Written request => Reproduce exactly the lines of the material beneath, from the line that contains "const label = new" to the line that contains "# paper label", both included, and no other lines.
── Data segment
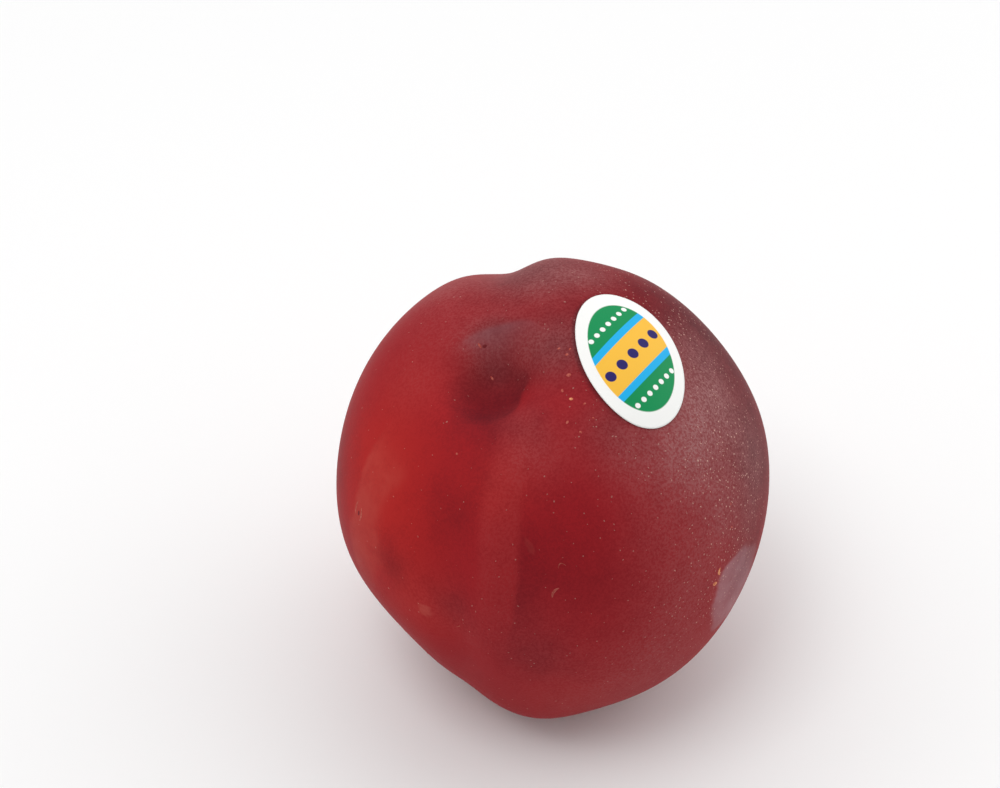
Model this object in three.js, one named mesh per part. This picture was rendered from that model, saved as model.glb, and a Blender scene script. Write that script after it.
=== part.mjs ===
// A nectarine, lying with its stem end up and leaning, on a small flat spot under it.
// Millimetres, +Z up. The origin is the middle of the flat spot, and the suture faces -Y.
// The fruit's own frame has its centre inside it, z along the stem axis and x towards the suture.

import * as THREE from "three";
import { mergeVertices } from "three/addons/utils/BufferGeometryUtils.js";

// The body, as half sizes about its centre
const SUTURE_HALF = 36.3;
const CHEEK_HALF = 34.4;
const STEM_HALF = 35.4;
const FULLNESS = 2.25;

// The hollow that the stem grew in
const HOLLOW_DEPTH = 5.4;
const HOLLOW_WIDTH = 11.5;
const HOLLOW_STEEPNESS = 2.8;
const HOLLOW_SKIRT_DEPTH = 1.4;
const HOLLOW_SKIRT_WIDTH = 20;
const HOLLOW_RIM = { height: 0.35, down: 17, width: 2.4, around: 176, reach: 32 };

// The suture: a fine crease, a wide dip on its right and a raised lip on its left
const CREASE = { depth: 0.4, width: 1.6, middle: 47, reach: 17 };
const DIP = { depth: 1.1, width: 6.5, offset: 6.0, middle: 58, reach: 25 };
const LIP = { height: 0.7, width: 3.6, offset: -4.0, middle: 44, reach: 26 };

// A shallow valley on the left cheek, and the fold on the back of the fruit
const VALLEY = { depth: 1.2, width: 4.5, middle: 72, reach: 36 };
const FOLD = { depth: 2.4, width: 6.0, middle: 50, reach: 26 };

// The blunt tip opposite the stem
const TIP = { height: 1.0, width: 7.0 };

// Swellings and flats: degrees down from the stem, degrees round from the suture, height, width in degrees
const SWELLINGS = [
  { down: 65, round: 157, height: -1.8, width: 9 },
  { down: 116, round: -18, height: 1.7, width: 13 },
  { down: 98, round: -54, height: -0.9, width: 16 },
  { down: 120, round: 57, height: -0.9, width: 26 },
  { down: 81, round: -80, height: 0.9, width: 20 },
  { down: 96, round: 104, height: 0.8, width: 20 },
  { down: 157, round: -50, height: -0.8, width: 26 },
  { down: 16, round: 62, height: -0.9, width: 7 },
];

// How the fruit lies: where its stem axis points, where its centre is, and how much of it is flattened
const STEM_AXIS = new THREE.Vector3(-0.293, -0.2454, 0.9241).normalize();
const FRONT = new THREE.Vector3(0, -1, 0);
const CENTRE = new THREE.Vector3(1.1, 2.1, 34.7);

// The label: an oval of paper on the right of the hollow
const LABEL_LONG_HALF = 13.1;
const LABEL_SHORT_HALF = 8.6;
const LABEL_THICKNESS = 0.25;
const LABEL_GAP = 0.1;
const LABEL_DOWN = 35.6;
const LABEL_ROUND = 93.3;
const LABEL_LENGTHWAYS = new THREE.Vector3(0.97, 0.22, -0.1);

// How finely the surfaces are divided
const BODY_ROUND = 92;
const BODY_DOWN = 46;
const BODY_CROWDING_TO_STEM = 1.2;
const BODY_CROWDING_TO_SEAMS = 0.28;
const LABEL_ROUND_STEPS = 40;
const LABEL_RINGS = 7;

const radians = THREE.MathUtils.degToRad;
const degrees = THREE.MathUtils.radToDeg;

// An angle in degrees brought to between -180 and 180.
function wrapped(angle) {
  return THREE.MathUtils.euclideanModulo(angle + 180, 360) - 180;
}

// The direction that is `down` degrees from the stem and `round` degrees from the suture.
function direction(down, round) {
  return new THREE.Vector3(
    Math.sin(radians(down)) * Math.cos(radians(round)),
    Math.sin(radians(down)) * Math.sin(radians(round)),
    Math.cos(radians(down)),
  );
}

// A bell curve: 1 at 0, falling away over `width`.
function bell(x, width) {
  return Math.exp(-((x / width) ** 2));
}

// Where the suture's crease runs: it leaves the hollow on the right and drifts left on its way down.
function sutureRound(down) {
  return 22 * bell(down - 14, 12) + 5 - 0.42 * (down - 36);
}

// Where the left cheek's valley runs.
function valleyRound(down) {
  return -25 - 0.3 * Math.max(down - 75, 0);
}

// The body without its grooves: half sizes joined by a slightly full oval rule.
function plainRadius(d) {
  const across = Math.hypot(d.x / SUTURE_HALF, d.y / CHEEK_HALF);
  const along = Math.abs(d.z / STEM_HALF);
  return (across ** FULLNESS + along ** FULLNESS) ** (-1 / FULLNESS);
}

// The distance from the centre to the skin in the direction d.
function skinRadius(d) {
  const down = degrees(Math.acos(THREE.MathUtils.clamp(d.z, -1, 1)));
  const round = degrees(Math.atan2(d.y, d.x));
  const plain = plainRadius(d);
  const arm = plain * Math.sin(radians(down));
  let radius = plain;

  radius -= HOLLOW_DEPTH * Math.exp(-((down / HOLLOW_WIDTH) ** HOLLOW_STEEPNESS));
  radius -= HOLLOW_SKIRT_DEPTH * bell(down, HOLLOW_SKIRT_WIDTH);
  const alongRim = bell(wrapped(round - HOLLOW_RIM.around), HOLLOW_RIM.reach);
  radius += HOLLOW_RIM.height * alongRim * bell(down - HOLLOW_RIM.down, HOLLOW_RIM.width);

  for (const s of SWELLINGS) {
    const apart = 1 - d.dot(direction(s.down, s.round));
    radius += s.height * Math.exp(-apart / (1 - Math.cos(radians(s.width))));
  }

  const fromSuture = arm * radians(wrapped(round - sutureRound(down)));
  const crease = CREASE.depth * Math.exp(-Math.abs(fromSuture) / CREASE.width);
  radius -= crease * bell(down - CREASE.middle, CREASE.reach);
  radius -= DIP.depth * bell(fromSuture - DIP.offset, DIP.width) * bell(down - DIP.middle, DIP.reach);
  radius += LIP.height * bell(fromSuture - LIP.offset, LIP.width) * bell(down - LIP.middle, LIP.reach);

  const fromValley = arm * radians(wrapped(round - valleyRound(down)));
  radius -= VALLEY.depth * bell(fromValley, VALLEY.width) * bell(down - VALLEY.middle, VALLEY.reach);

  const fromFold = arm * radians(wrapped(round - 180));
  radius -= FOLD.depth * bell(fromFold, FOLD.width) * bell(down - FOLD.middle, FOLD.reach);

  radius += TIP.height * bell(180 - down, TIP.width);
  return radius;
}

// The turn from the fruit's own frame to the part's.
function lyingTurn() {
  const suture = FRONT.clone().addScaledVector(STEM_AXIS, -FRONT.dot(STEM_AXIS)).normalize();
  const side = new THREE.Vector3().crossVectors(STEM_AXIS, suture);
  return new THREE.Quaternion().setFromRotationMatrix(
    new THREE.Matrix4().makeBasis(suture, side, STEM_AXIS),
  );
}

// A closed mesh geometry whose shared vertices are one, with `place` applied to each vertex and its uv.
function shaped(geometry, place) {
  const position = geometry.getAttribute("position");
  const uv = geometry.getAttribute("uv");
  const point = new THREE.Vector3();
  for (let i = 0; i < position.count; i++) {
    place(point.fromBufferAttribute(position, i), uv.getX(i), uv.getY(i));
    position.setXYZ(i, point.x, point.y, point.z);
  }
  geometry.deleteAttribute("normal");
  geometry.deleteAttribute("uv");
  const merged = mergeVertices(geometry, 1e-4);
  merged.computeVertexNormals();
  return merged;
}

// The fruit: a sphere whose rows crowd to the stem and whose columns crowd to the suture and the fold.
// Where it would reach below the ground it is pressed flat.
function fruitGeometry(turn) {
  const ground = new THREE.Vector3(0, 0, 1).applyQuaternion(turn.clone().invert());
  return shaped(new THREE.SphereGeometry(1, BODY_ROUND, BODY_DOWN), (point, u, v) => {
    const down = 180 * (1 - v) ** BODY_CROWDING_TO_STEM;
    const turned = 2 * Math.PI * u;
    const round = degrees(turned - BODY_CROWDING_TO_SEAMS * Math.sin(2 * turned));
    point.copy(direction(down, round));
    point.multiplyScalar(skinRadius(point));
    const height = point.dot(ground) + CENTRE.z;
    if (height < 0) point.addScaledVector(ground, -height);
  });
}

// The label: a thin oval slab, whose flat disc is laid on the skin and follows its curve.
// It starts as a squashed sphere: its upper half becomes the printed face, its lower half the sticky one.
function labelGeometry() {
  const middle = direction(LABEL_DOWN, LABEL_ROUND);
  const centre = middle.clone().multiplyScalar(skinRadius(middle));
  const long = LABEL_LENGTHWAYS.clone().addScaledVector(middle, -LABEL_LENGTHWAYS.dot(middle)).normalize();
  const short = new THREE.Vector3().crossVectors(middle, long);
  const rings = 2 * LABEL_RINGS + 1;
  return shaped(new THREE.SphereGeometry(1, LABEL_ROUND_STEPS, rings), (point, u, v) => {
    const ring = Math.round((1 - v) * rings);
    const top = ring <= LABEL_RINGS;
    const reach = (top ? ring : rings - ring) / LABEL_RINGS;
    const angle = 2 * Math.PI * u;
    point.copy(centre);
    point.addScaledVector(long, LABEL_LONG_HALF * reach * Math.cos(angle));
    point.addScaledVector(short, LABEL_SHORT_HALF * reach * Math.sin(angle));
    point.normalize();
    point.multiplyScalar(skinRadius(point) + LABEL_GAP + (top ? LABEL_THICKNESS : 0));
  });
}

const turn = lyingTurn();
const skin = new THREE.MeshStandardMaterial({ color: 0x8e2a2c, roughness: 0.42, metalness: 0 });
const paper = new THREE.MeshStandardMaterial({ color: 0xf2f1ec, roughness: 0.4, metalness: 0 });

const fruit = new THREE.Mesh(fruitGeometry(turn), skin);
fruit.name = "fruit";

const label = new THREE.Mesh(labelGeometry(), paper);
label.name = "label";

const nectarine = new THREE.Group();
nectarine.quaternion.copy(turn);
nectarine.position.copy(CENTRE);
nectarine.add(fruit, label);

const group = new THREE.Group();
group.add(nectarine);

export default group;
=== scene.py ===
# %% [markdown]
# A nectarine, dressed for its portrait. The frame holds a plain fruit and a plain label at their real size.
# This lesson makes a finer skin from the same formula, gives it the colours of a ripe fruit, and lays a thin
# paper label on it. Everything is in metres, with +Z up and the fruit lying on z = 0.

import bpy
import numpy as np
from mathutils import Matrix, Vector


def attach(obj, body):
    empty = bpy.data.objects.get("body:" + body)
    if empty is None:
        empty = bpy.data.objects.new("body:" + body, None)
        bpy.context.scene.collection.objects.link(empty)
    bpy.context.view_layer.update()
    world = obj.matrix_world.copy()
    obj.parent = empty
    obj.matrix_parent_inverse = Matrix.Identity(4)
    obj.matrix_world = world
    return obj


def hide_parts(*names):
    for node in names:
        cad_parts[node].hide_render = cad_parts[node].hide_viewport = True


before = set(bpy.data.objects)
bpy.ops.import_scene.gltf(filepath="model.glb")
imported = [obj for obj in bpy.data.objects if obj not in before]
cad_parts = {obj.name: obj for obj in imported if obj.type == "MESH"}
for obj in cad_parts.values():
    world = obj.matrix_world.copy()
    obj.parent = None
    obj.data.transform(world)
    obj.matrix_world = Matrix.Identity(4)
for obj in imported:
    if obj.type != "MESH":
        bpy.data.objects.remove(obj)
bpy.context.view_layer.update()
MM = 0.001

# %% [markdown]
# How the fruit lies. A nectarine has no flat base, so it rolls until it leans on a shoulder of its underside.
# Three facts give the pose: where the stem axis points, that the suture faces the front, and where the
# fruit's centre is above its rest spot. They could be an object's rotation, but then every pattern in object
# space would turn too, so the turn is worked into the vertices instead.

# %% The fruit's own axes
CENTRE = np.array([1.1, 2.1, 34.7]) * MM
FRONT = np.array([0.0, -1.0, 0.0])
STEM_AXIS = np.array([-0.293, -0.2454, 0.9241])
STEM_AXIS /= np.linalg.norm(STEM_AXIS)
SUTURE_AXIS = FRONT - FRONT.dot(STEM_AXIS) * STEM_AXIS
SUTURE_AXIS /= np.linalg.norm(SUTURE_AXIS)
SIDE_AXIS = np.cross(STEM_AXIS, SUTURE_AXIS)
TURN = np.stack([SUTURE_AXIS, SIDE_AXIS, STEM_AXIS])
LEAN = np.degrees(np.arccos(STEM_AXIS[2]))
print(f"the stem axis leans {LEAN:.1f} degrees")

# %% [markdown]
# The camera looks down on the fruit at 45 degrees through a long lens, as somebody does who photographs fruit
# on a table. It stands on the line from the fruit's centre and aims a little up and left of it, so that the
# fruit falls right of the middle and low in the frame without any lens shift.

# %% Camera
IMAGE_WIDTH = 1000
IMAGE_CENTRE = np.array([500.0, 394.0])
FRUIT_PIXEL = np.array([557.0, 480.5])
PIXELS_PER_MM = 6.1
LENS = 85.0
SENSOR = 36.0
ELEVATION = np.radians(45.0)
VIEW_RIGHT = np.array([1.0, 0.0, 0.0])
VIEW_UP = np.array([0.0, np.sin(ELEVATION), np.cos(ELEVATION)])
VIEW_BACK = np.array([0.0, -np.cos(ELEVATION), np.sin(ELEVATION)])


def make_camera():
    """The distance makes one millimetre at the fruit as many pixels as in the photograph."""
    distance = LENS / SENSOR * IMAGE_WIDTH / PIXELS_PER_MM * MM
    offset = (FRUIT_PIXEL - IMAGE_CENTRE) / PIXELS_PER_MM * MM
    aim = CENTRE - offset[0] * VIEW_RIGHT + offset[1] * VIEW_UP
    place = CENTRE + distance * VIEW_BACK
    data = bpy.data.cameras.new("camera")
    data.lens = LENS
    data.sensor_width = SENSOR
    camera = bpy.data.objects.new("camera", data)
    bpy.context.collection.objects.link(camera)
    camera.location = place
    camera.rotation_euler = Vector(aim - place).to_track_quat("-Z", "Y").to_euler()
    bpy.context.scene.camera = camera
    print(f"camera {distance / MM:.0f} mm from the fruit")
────
Solved exercise =>
const label = new THREE.Mesh(labelGeometry(), paper);
label.name = "label";

const nectarine = new THREE.Group();
nectarine.quaternion.copy(turn);
nectarine.position.copy(CENTRE);
nectarine.add(fruit, label);

const group = new THREE.Group();
group.add(nectarine);

export default group;
=== scene.py ===
# %% [markdown]
# A nectarine, dressed for its portrait. The frame holds a plain fruit and a plain label at their real size.
# This lesson makes a finer skin from the same formula, gives it the colours of a ripe fruit, and lays a thin
# paper label on it. Everything is in metres, with +Z up and the fruit lying on z = 0.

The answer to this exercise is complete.